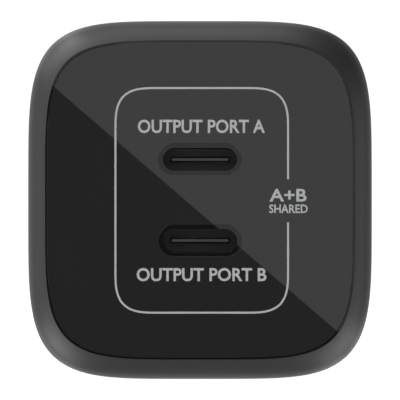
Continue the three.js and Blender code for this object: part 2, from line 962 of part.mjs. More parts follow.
// The barrel is round about the hinge, apart from one square corner whose two flats lie flush with the wall plane:
// one with the blades out, the other with them folded.
function carrier() {
  const flatPastHinge = 0.8;
  const length = [-BARREL_HALF_LENGTH, BARREL_HALF_LENGTH];
  const square = [-flatPastHinge, BARREL_RADIUS];
  const barrel = join(
    alongX(disc(BARREL_RADIUS), length, 24),
    box(length, square, square),
  );
  const flatDepth = 0.4;
  const flat = BARREL_RADIUS - flatDepth;
  const beyond = BARREL_RADIUS + 1;
  return cut(
    join(
      barrel,
      alongX(disc(TRUNNION_RADIUS), [-TRUNNION_END, TRUNNION_END], 10),
    ),
    // detent flats under the middle spring, for the blades out and folded
    box([-2, 2], [-beyond, -flat], [-beyond, beyond]),
    box([-2, 2], [-beyond, beyond], [-beyond, -flat]),
    ...SIDES.flatMap(({ sign }) => {
      const wide = bladeSpan(sign, BLADE_THICKNESS + 2 * MOULDED_GAP);
      const root = ROOT_HALF_WIDTH + MOULDED_GAP;
      const shoulder = BLADE_WIDTH / 2 + MOULDED_GAP;
      return [
        box(wide, [-beyond, beyond], [-root, root]),
        box(wide, [SHOULDER - MOULDED_GAP, beyond], [-shoulder, shoulder]),
      ];
    }),
  );
}

add(plug, "prong_carrier", carrier(), plugPlastic);
for (const { side, sign } of SIDES) {
  add(plug, `${side}_blade`, blade(), nickel, [sign * BLADE_X, 0, 0]);
}

export default charger;
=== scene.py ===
"""A twin-port wall charger with a folding plug: its looks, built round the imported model."""

import math

import bmesh
import bpy
from mathutils import Matrix, Vector
from mathutils.geometry import tessellate_polygon


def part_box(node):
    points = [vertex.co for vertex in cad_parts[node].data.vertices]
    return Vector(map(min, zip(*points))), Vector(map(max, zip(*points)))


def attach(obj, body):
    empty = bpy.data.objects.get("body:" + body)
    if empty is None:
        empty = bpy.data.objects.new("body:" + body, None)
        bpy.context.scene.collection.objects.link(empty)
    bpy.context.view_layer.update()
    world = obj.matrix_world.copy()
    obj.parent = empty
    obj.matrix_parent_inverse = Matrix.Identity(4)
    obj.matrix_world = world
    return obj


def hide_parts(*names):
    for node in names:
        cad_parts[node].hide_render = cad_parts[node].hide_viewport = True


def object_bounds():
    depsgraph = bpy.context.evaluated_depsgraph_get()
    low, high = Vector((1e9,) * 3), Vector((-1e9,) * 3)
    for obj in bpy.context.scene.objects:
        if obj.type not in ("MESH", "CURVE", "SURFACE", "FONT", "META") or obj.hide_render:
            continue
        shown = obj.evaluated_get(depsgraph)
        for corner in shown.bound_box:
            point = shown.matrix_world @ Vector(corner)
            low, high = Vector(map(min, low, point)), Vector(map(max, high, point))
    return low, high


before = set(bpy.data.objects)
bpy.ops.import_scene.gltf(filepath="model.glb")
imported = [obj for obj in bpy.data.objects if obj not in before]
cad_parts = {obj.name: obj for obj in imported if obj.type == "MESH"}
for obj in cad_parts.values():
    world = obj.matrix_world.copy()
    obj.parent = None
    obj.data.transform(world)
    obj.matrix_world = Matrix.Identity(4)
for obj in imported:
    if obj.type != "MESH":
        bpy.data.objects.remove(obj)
cad_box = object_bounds()

# ------------------------------ sleeve
# The body is one moulded sleeve of matt black polycarbonate, a rounded square in section. Its front rim is
# rounded over towards the face plate, which lies in a shallow recess; the rear cover sits in a step behind.

MM = 0.001
sleeve_low, sleeve_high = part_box("main_housing")
body_centre = (sleeve_low + sleeve_high) / 2
half_width = (sleeve_high.x - sleeve_low.x) / 2
half_height = (sleeve_high.z - sleeve_low.z) / 2
squareness = 4.75
outline_points = 288
rim_width_x, rim_width_z = 2.0 * MM, 2.28 * MM
rim_slope = math.radians(28)
rim_steps = 18
rear_radius = 0.9 * MM
wall = 2 * MM
cover_lip = 1.2 * MM
lip_chamfer = 0.1 * MM
cover_step = 2.15 * MM
front = -50 * MM
rim_set_back = 0.06 * MM
recess_mouth = 0.12 * MM
recess_floor = -48.4 * MM
cavity_front = -46.9 * MM
seam = 0.18 * MM
port_pitch = 9.07 * MM
wall_hole = (9.24 * MM, 3.46 * MM)
weld = 1e-7
near_enough = 1e-6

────

_WHAT YOU HAVE TO DO_
Return all of the data word for word.

_EXERCISE RESPONSE_
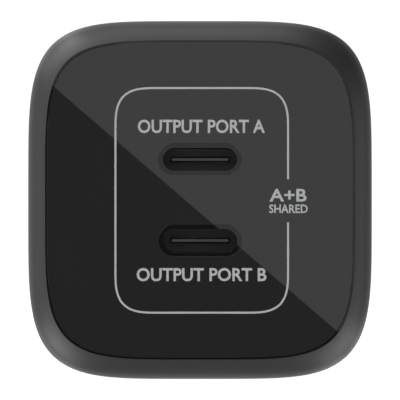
Continue the three.js and Blender code for this object: part 2, from line 962 of part.mjs. More parts follow.
// The barrel is round about the hinge, apart from one square corner whose two flats lie flush with the wall plane:
// one with the blades out, the other with them folded.
function carrier() {
  const flatPastHinge = 0.8;
  const length = [-BARREL_HALF_LENGTH, BARREL_HALF_LENGTH];
  const square = [-flatPastHinge, BARREL_RADIUS];
  const barrel = join(
    alongX(disc(BARREL_RADIUS), length, 24),
    box(length, square, square),
  );
  const flatDepth = 0.4;
  const flat = BARREL_RADIUS - flatDepth;
  const beyond = BARREL_RADIUS + 1;
  return cut(
    join(
      barrel,
      alongX(disc(TRUNNION_RADIUS), [-TRUNNION_END, TRUNNION_END], 10),
    ),
    // detent flats under the middle spring, for the blades out and folded
    box([-2, 2], [-beyond, -flat], [-beyond, beyond]),
    box([-2, 2], [-beyond, beyond], [-beyond, -flat]),
    ...SIDES.flatMap(({ sign }) => {
      const wide = bladeSpan(sign, BLADE_THICKNESS + 2 * MOULDED_GAP);
      const root = ROOT_HALF_WIDTH + MOULDED_GAP;
      const shoulder = BLADE_WIDTH / 2 + MOULDED_GAP;
      return [
        box(wide, [-beyond, beyond], [-root, root]),
        box(wide, [SHOULDER - MOULDED_GAP, beyond], [-shoulder, shoulder]),
      ];
    }),
  );
}

add(plug, "prong_carrier", carrier(), plugPlastic);
for (const { side, sign } of SIDES) {
  add(plug, `${side}_blade`, blade(), nickel, [sign * BLADE_X, 0, 0]);
}

export default charger;
=== scene.py ===
"""A twin-port wall charger with a folding plug: its looks, built round the imported model."""

import math

import bmesh
import bpy
from mathutils import Matrix, Vector
from mathutils.geometry import tessellate_polygon


def part_box(node):
    points = [vertex.co for vertex in cad_parts[node].data.vertices]
    return Vector(map(min, zip(*points))), Vector(map(max, zip(*points)))


def attach(obj, body):
    empty = bpy.data.objects.get("body:" + body)
    if empty is None:
        empty = bpy.data.objects.new("body:" + body, None)
        bpy.context.scene.collection.objects.link(empty)
    bpy.context.view_layer.update()
    world = obj.matrix_world.copy()
    obj.parent = empty
    obj.matrix_parent_inverse = Matrix.Identity(4)
    obj.matrix_world = world
    return obj


def hide_parts(*names):
    for node in names:
        cad_parts[node].hide_render = cad_parts[node].hide_viewport = True


def object_bounds():
    depsgraph = bpy.context.evaluated_depsgraph_get()
    low, high = Vector((1e9,) * 3), Vector((-1e9,) * 3)
    for obj in bpy.context.scene.objects:
        if obj.type not in ("MESH", "CURVE", "SURFACE", "FONT", "META") or obj.hide_render:
            continue
        shown = obj.evaluated_get(depsgraph)
        for corner in shown.bound_box:
            point = shown.matrix_world @ Vector(corner)
            low, high = Vector(map(min, low, point)), Vector(map(max, high, point))
    return low, high


before = set(bpy.data.objects)
bpy.ops.import_scene.gltf(filepath="model.glb")
imported = [obj for obj in bpy.data.objects if obj not in before]
cad_parts = {obj.name: obj for obj in imported if obj.type == "MESH"}
for obj in cad_parts.values():
    world = obj.matrix_world.copy()
    obj.parent = None
    obj.data.transform(world)
    obj.matrix_world = Matrix.Identity(4)
for obj in imported:
    if obj.type != "MESH":
        bpy.data.objects.remove(obj)
cad_box = object_bounds()

# ------------------------------ sleeve
# The body is one moulded sleeve of matt black polycarbonate, a rounded square in section. Its front rim is
# rounded over towards the face plate, which lies in a shallow recess; the rear cover sits in a step behind.

MM = 0.001
sleeve_low, sleeve_high = part_box("main_housing")
body_centre = (sleeve_low + sleeve_high) / 2
half_width = (sleeve_high.x - sleeve_low.x) / 2
half_height = (sleeve_high.z - sleeve_low.z) / 2
squareness = 4.75
outline_points = 288
rim_width_x, rim_width_z = 2.0 * MM, 2.28 * MM
rim_slope = math.radians(28)
rim_steps = 18
rear_radius = 0.9 * MM
wall = 2 * MM
cover_lip = 1.2 * MM
lip_chamfer = 0.1 * MM
cover_step = 2.15 * MM
front = -50 * MM
rim_set_back = 0.06 * MM
recess_mouth = 0.12 * MM
recess_floor = -48.4 * MM
cavity_front = -46.9 * MM
seam = 0.18 * MM
port_pitch = 9.07 * MM
wall_hole = (9.24 * MM, 3.46 * MM)
weld = 1e-7
near_enough = 1e-6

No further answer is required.